* INSTRUCTIONS TO FOLLOW *
Output exactly the lines from the first one down to the line containing "return near *", inclusive.

* SOURCE DATA *
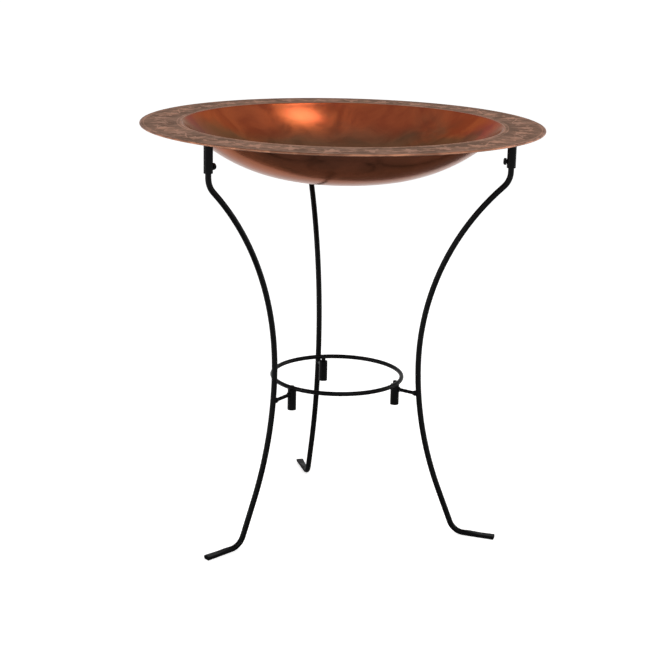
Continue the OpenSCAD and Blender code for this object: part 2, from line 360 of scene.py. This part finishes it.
def punched_ground(radii):
    """Soft random dimples, 0 to 1, that don't repeat round the rim."""
    rows = max(8, int((radii[-1] - radii[0]) / PUNCH_R))
    coarse = np.random.default_rng(PUNCH_SEED).random((rows, PUNCH_COUNT))
    ai = np.linspace(0, PUNCH_COUNT, RIM_SEGMENTS, endpoint=False)
    ri = np.clip((radii - radii[0]) / PUNCH_R, 0, rows - 1.001)
    a0, r0 = ai.astype(int), ri.astype(int)
    a1, r1 = (a0 + 1) % PUNCH_COUNT, np.minimum(r0 + 1, rows - 1)
    fa, fr = ai - a0, ri - r0
    fa, fr = fa * fa * (3 - 2 * fa), fr * fr * (3 - 2 * fr)
    near = coarse[r0][:, a0] * (1 - fa) + coarse[r0][:, a1] * fa
    far = coarse[r1][:, a0] * (1 - fa) + coarse[r1][:, a1] * fa
    return near * (1 - fr)[:, None] + far * fr[:, None]


def rim_relief(radii):
    """Height 0 to 1 at each radius and each of RIM_SEGMENTS angles. The radii go outwards."""
    mid = (BAND_IN + BAND_OUT) / 2
    half = (BAND_OUT - BAND_IN) / 2
    pitch = 2 * math.pi * mid / REPEATS
    steps = RIM_SEGMENTS // REPEATS
    s = (np.arange(steps) / steps * pitch)[None, :]
    v = radii[:, None] - mid
    tile = relief_tile(s, v, pitch)
    # the pattern is held between two raised lines, and fades to plain metal beyond them
    inside = smoothstep(half + 0.4, half - 1.6, np.abs(v))
    line = np.exp(-(((np.abs(v) - (half - 1.2)) / 0.9) ** 2))
    tile = np.maximum(tile * inside, 0.75 * line)
    plain = smoothstep(half - 0.6, half + 0.8, np.abs(v))
    h = np.tile(tile + (PLAIN_LEVEL - tile) * plain, (1, REPEATS))
    return np.clip(h + 0.20 * punched_ground(radii) * (1 - smoothstep(0.05, 0.35, h)), 0, 1)


def ring_points(r, z, count):
    a = np.arange(count) * (2 * math.pi / count)
    r, z = np.broadcast_to(r, count), np.broadcast_to(z, count)
    return np.stack([r * np.cos(a), r * np.sin(a), z], 1)


def build_dish():
    points, faces, mats = [], [], []
    rim, basin, under, edge = range(4)   # the materials' places on the mesh

    def add_ring(ring):
        """Adds points and gives the number of the first and how many there are."""
        start = sum(map(len, points))
        points.append(ring)
        return start, len(ring)

    def add_face(mat, *corners):
        faces.append(corners)
        mats.append(mat)

    def bridge(a, b, mat):
        """Joins ring a to ring b. Where one has three times the points, three meet one."""
        (ia, na), (ib, nb) = a, b
        count = min(na, nb)
        for k in range(count):
            j = (k + 1) % count
            if na == nb:
                add_face(mat, ia + k, ib + k, ib + j, ia + j)
            elif nb == 3 * na:
                f = [ib + (3 * k + q) % nb for q in range(4)]
                add_face(mat, ia + k, f[0], f[1])
                add_face(mat, ia + k, f[1], f[2], ia + j)
                add_face(mat, ia + j, f[2], f[3])
            else:
                f = [ia + (3 * k + q) % na for q in range(4)]
                add_face(mat, f[0], ib + k, f[1])
                add_face(mat, f[1], ib + k, ib + j, f[2])
                add_face(mat, f[2], ib + j, f[3])

    def grow(ring, r, z, count, mat):
        """Adds a ring at radius r and height z, joined to the ring before it."""
        new = add_ring(ring_points(r, z, count))
        bridge(ring, new, mat)
        return new

    # inside face, from the middle outwards
    inside = basin_face(SHEET)
    middle = add_ring(np.array([[0.0, 0.0, TOP_Z - DISH_H + SHEET]]))[0]
    ring = add_ring(ring_points(*inside[0], BASIN_SEGMENTS))
    for k in range(BASIN_SEGMENTS):
        add_face(basin, middle, ring[0] + k, ring[0] + (k + 1) % BASIN_SEGMENTS)
    for r, z in inside[1:]:
        ring = grow(ring, r, z, BASIN_SEGMENTS, basin)
    # the rim's top face
    for r, h in zip(RIM_RADII, rim_relief(RIM_RADII), strict=True):
        ring = grow(ring, r, TOP_Z - RELIEF * (1 - h), RIM_SEGMENTS, rim)
    # the rolled edge, from the top round to the sheet's underside
    roll_r, roll_z = RIM_R - ROLL_R, TOP_Z - ROLL_R
    meet = math.pi - math.asin((ROLL_R - SHEET) / ROLL_R)
    for t in np.linspace(math.pi / 2 + 0.15, meet - 2 * math.pi, ROLL_STEPS):
        ring = grow(ring, roll_r + ROLL_R * math.cos(t), roll_z + ROLL_R * math.sin(t),
                    RIM_SEGMENTS, edge)
    # the rim's underside, where the pattern shows through faintly
    press = rim_relief(UNDER_RADII[::-1])[::-1]
    for r, h in zip(UNDER_RADII, press, strict=True):
        fade = float(smoothstep(228.0, 233.0, r) * smoothstep(269.0, 265.5, r))
        ring = grow(ring, r, TOP_Z - SHEET - PRESS_THROUGH * fade * (1 - h), RIM_SEGMENTS, under)
    # the underside of the basin, back to the middle
    for r, z in basin_face(0.0)[::-1]:
        ring = grow(ring, r, z, BASIN_SEGMENTS, under)
    bottom = add_ring(np.array([[0.0, 0.0, TOP_Z - DISH_H]]))[0]
    for k in range(BASIN_SEGMENTS):
        add_face(under, bottom, ring[0] + (k + 1) % BASIN_SEGMENTS, ring[0] + k)

    dish = new_object("dish_embossed", np.concatenate(points) * MM, faces)
    dish.data.polygons.foreach_set("material_index", mats)
    for mat in (copper_rim(), copper_basin(), copper_underside(), copper_edge()):
        dish.data.materials.append(mat)
    dish.data.update()
    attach(dish, "dish")
    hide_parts("bowl")


# ---------------------------------------------------------------- weld beads
def weld_loop(name, centre, normal, radius, bead, ripples, body, mat):
    """A closed weld bead round a joint, with the ripples a weld leaves."""
    n_path, n_side = ripples * 6, 12
    u = normal.orthogonal().normalized()
    w = normal.cross(u)
    verts, faces = [], []
    for i in range(n_path):
        a = 2 * math.pi * i / n_path
        out = u * math.cos(a) + w * math.sin(a)
        # one bump a ripple, and a slow change round the bead
        bumps = 0.20 * abs(math.sin(ripples * a / 2)) + 0.05 * math.sin(3 * a + 1.0)
        swell = bead * (0.86 + bumps)
        a0, a1 = i * n_side, ((i + 1) % n_path) * n_side
        for k in range(n_side):
            b = 2 * math.pi * k / n_side
            side = out * math.cos(b) + normal * math.sin(b)
            verts.append((centre + out * radius + side * swell) * MM)
            k1 = (k + 1) % n_side
            faces.append((a0 + k, a1 + k, a1 + k1, a0 + k1))
    obj = new_object(name, verts, faces)
    paint(obj, mat)
    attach(obj, body)


def build_welds(mat):
    """Four beads for each leg. Each has its radius, its thickness and its number of ripples."""
    for i in (1, 2, 3):
        a = math.radians(90 + 120 * (i - 1))
        out = Vector((math.cos(a), math.sin(a), 0))
        sleeve, peg, socket, leg = (out * r + Vector((0, 0, z)) for r, z in
                                    (SLEEVE_WELD, PEG_WELD, ARM_AT_SOCKET, ARM_AT_LEG))
        arm = (leg - socket).normalized()
        unit = f"leg_unit_{i}"
        for name, centre, normal, radius, bead, ripples, body in (
            ("sleeve", sleeve, out, 2.7, 1.15, 12, "stand_head"),
            ("peg", peg, out, 1.6, 0.70, 9, "lower_shelf"),
            ("arm_socket", socket + arm * SOCKET_OFFSET, arm, 2.7, 0.95, 10, unit),
            ("arm_leg", leg - arm * LEG_OFFSET, arm, 2.9, 1.05, 10, unit),
        ):
            weld_loop(f"weld_{name}_{i}", centre, normal, radius, bead, ripples, body, mat)


# ---------------------------------------------------------------- stage, light and camera, in m
# The camera stands in front, a little left of the gap between legs 2 and 3.
CAM_TURN = 0.240       # round the object, radians
CAM_DISTANCE = 2.115
CAM_HEIGHT = 0.860
CAM_YAW, CAM_PITCH, CAM_ROLL = -0.0086, 0.2642, 0.0210   # radians
CAM_LENS = 86.8        # mm, on a sensor 36 mm wide

FLOOR_HALF = 9.0
FLOOR_GLOW = 0.62      # brings the floor up to the background's white
# Outline of the grey card of painted shade: x to the camera's right, y away from it.
CARD_OUTLINE = [(-0.46, -0.70), (0.62, -0.70), (0.62, 1.20), (0.30, 0.78), (0.0, 0.50),
                (-0.25, 0.42), (-0.46, 0.46)]
CARD_LIFT = 0.001      # above the floor
CARD_SHADE_NEAR, CARD_SHADE_FAR = (-0.25, 0.13), (0.45, 0.28)   # distance from the middle, brightness there; painted shade, dimmest towards the middle where the dish shades the floor
SKY_HORIZON, SKY_ZENITH = 0.78, 0.36


def build_floor():
    e = FLOOR_HALF
    corners = [(-e, -e, 0), (e, -e, 0), (e, e, 0), (-e, e, 0)]
    floor = new_object("floor", corners, [(0, 1, 2, 3)], smooth=False)
    m = bpy.data.materials.new("pale_floor")
    n = empty_nodes(m)
    out = n.add("ShaderNodeOutputMaterial")
    diffuse = n.add("ShaderNodeBsdfDiffuse", {"Color": (0.9, 0.9, 0.9, 1.0)})
    glow = n.add("ShaderNodeEmission", {"Color": (1, 1, 1, 1), "Strength": FLOOR_GLOW})
    both = n.add("ShaderNodeAddShader", {0: diffuse.outputs[0], 1: glow.outputs[0]})
    n.put(out, "Surface", both)
    paint(floor, m)


def build_card():
    """A glowing grey card on the floor that only reflections see: painted shade of the floor under
    the dish, which keeps the dish's underside dark.
    """
    turn = Matrix.Rotation(-CAM_TURN, 3, "Z")
    corners = [turn @ Vector((x, y, CARD_LIFT)) for x, y in CARD_OUTLINE]
    card = new_object("floor_card", corners, [range(len(corners))], smooth=False)
    m = bpy.data.materials.new("painted_floor_shade")
    n = empty_nodes(m)
    out = n.add("ShaderNodeOutputMaterial")
    where = n.add("ShaderNodeNewGeometry").outputs["Position"]
    depth = n.add("ShaderNodeVectorMath", {0: where, 1: turn @ Vector((0, 1, 0))},
                  operation="DOT_PRODUCT").outputs["Value"]
    (near, dark), (far, light) = CARD_SHADE_NEAR, CARD_SHADE_FAR
    # painted shadow: the card's glow is lowest near the middle, under the dish, and rises further
    # out
    glow = n.remap(depth, near, far, dark, light, smooth=False)
    emission = n.add("ShaderNodeEmission", {"Color": (1.0, 0.97, 0.96, 1), "Strength": glow})
    n.put(out, "Surface", emission)
    paint(card, m)
    for ray in ("camera", "diffuse", "transmission", "volume_scatter", "shadow"):
        setattr(card, "visible_" + ray, False)


def build_sky():
    """White where the camera looks, and a soft grey gradient for everything else."""
    world = bpy.data.worlds.new("studio")
    bpy.context.scene.world = world
    n = empty_nodes(world)
    out = n.add("ShaderNodeOutputWorld")
    way = n.add("ShaderNodeTexCoord").outputs["Generated"]
    height = n.add("ShaderNodeSeparateXYZ", {0: way}).outputs[2]
    sky = n.mix(n.remap(height, 0.0, 0.9), (SKY_HORIZON,) * 3, (SKY_ZENITH,) * 3)
    seen = n.add("ShaderNodeLightPath").outputs["Is Camera Ray"]
    soft = n.add("ShaderNodeBackground", {"Color": sky, "Strength": 1.0}).outputs[0]
    white = n.add("ShaderNodeBackground", {"Color": (1, 1, 1, 1), "Strength": 1.05}).outputs[0]
    n.put(out, "Surface", n.add("ShaderNodeMixShader", {0: seen, 1: soft, 2: white}))


def area_light(name, place, aim_z, size, power, height=None, colour=(1.0, 1.0, 1.0)):
    """A disk aimed at the object's axis at aim_z, or a rectangle if height is given; in W."""
    data = bpy.data.lights.new(name, "AREA")
    data.energy = power
    data.color = colour
    data.shape = "RECTANGLE" if height else "DISK"
    data.size = size
    if height:
        data.size_y = height
    obj = bpy.data.objects.new(name, data)
    bpy.context.scene.collection.objects.link(obj)
    obj.location = place
    aim = Vector((0, 0, aim_z)) - Vector(place)
    obj.rotation_euler = aim.to_track_quat("-Z", "Y").to_euler()


def build_lights():
    # the small warm key makes the bright spot on the basin's back wall
    area_light("key_top", (0.51, 0.19, 2.4), 0.5, 0.40, 2.0, colour=(1.0, 0.95, 0.74))
    area_light("fill_front", (0.8, -2.6, 2.6), 0.4, 2.2, 40)
    area_light("strip_left", (-2.2, -0.4, 0.9), 0.35, 0.5, 16, height=1.8)
    area_light("strip_right", (2.2, 0.2, 0.9), 0.35, 0.5, 10, height=1.8)


def build_camera():
    data = bpy.data.cameras.new("camera")
    data.sensor_width = 36.0
    data.lens = CAM_LENS
    data.clip_end = 60.0
    cam = bpy.data.objects.new("camera", data)
    bpy.context.scene.collection.objects.link(cam)
    level = Vector((math.sin(CAM_YAW), math.cos(CAM_YAW), 0))
    fwd = level * math.cos(CAM_PITCH) - Vector((0, 0, math.sin(CAM_PITCH)))
    right = Vector((math.cos(CAM_YAW), -math.sin(CAM_YAW), 0))
    up = right.cross(fwd)
    rolled_right = right * math.cos(CAM_ROLL) + up * math.sin(CAM_ROLL)
    rolled_up = up * math.cos(CAM_ROLL) - right * math.sin(CAM_ROLL)
    aim = Matrix((rolled_right, rolled_up, -fwd)).transposed().to_4x4()
    place = Matrix.Translation((0, -CAM_DISTANCE, CAM_HEIGHT))
    cam.matrix_world = Matrix.Rotation(-CAM_TURN, 4, "Z") @ place @ aim
    bpy.context.scene.camera = cam


# ---------------------------------------------------------------- all together
build_camera()
build_floor()
build_card()
build_sky()
build_lights()
stand_coat = black_coat("semi_gloss_black", (0.0020, 0.0020, 0.0022), 0.26, 0.38, 0.10)
screw_coat = black_coat("black_oxide", (0.0032, 0.0032, 0.0035), 0.32, 0.42, 0.06)
build_dish()
build_welds(stand_coat)
for name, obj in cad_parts.items():
    if name != "bowl":
        paint(obj, screw_coat if name.startswith("clamp_screw") else stand_coat)
bpy.context.scene.view_settings.view_transform = "Standard"
bpy.context.scene.view_settings.look = "None"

* OUTPUT *
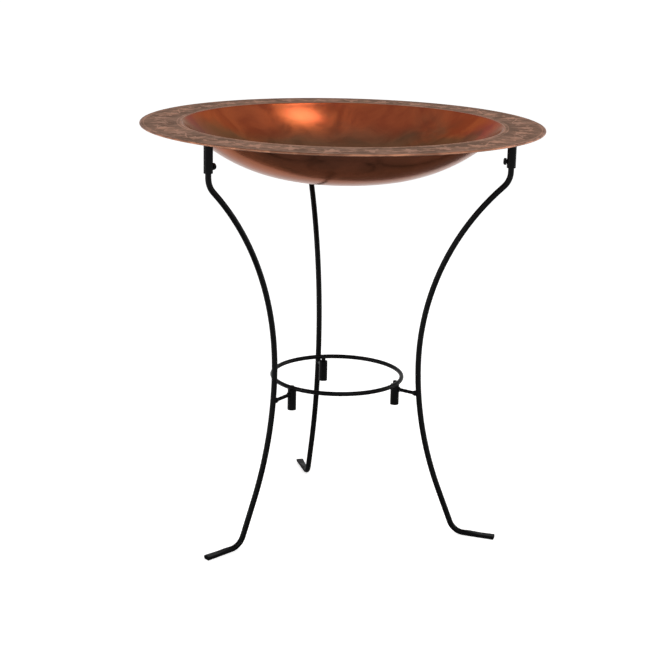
Continue the OpenSCAD and Blender code for this object: part 2, from line 360 of scene.py. This part finishes it.
def punched_ground(radii):
    """Soft random dimples, 0 to 1, that don't repeat round the rim."""
    rows = max(8, int((radii[-1] - radii[0]) / PUNCH_R))
    coarse = np.random.default_rng(PUNCH_SEED).random((rows, PUNCH_COUNT))
    ai = np.linspace(0, PUNCH_COUNT, RIM_SEGMENTS, endpoint=False)
    ri = np.clip((radii - radii[0]) / PUNCH_R, 0, rows - 1.001)
    a0, r0 = ai.astype(int), ri.astype(int)
    a1, r1 = (a0 + 1) % PUNCH_COUNT, np.minimum(r0 + 1, rows - 1)
    fa, fr = ai - a0, ri - r0
    fa, fr = fa * fa * (3 - 2 * fa), fr * fr * (3 - 2 * fr)
    near = coarse[r0][:, a0] * (1 - fa) + coarse[r0][:, a1] * fa
    far = coarse[r1][:, a0] * (1 - fa) + coarse[r1][:, a1] * fa
    return near * (1 - fr)[:, None] + far * fr[:, None]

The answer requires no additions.